Learning Multiple Instance Deep Quality Representation for Robust Object Tracking.
Guan Wang,Jing Liu,Wei Lo,Chun-Ming Yang
DOI: https://doi.org/10.1016/j.future.2020.07.024
IF: 7.307
2020-01-01
Future Generation Computer Systems
Abstract:Robustly tracking various objects within a video stream with complex objects and backgrounds is a useful technique in next generation computer vision systems. However, in practice, it is difficult to design a successful video-based object tracking system due to the varied light conditions, possible occlusions, and fast-moving objects. In this work, a novel weakly-supervised and quality-guided visual object tracking model is proposed, wherein the key is a bidirectional long short-term memory recurrent neural network (BLSTM-RNN) that captures the feature sequence and predicts the quality score of each candidate window.
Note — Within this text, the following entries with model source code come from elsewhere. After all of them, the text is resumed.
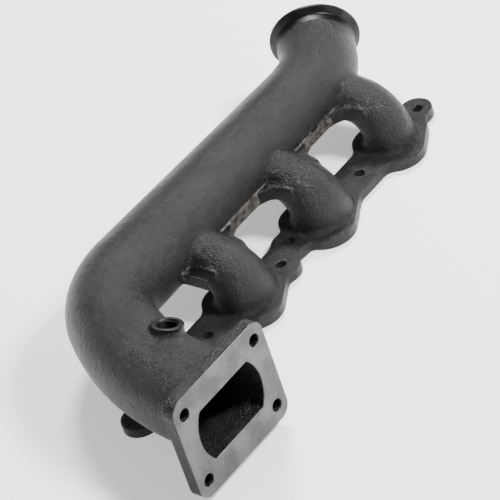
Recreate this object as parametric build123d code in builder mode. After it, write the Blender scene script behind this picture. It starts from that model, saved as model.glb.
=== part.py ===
"""Turbo exhaust manifold for a V8 cylinder bank, in millimetres.

The real manifold is one iron casting. Here each region that a pattern maker would cut as its own
block is a separate solid, and neighbours meet face to face, so the assembly fills exactly the space
of the casting and its gas passages run through every joint.

Frame: origin on the head gasket face, midway along the row of ports. +X runs along the engine to the
outlet, +Y from the ports towards the log, +Z away from the cylinder head.
"""

import os
from math import cos, radians, sin

from build123d import *

os.makedirs("parts", exist_ok=True)

# --- Driving dimensions -------------------------------------------------------------------------

PORT_PITCH = 111.76             # cylinder spacing of the bank, 4.4 in
PORT_X = [1.5 * PORT_PITCH, 0.5 * PORT_PITCH, -0.5 * PORT_PITCH, -1.5 * PORT_PITCH]
PORTS = [1, 2, 3, 4]            # port 1 is next to the outlet

# Head flange: a lobe round each port, necks between the lobes and an ear at each end
FLANGE_T = 9.5
LOBE_HALF = 34.5                # half width of a lobe on the log's side
LOBE_TOP = 36.5
LOBE_TOP_R = 24.0
LOBE_LOW_R = 25.0               # on the other side a lobe is a slot shape, tilted
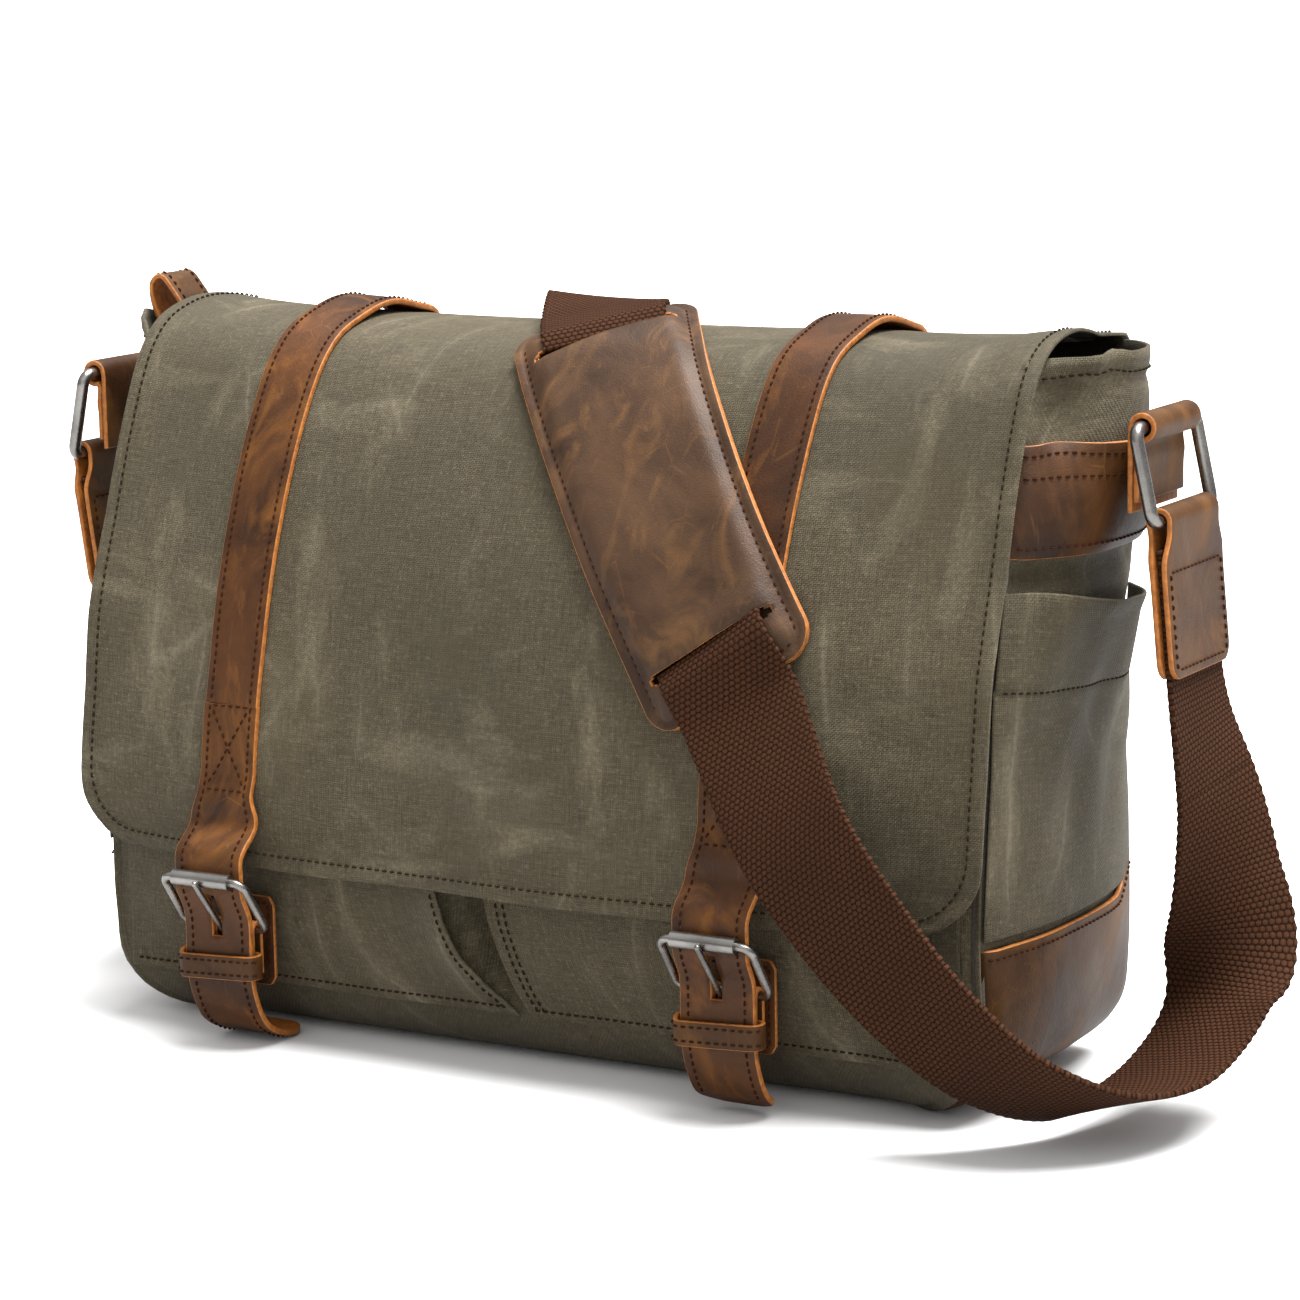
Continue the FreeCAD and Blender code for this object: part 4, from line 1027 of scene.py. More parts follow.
# ------------------------------------------------ front pockets
def pocket_surface(side, lo, hi):
    outer, edge = (lo[0], left_edge) if side == "left" else (hi[0], right_edge)

    def surface(A, B):
        # A runs from 0 at the outer edge to 1 at the bag's middle, B is the height
        inner = np.interp(B, mouth_z, edge)
        x = outer + (inner - outer) * A
        d_out = np.abs(x - outer)
        d_in = np.abs(x - inner)
        puff = 0.0030 * smooth(d_out / 0.035) * smooth((B - lo[2]) / 0.03)
        puff = puff * (1 - 0.7 * smooth((B - 0.12) / 0.04))
        if side == "left":
            lip = smooth((B - 0.024) / 0.03) * smooth((0.135 - B) / 0.03)
            puff = puff + 0.0060 * np.exp(-(d_in / 0.016) ** 2) * lip
        else:
            puff = puff * smooth(d_in / 0.05)
        slack = noise2(x, B, 0.06, 33, 2) * 0.0007 + 0.0002
        puff = puff + slack * smooth((B - lo[2]) / 0.02) * smooth(d_out / 0.02)
        return front_at(x, B, 0.0004 + puff)

    return surface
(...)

More specifically, given a rich set of training videos annotated with the target objects, a weakly-supervised learning algorithm is first used to project all the candidate window features onto the semantic space. Next, we propose a two-stage algorithm to select the key frames from the video sequences, where both the shallow and deep filtering operations are conducted. Subsequently, the so-called BLSTM-RNN is proposed to characterize the feature sequence temporally, based on which the maximally possible object window can be calculated and finally output. In our experiment, a large video dataset containing 2045 NBA regular seasons and playoff basketball games was compiled. Based on this, a comparative study is conducted between the proposed algorithm and state-of-the-art video tracking methods. Extensive visualization results and comparative tracking precisions show the competitiveness of the proposed method.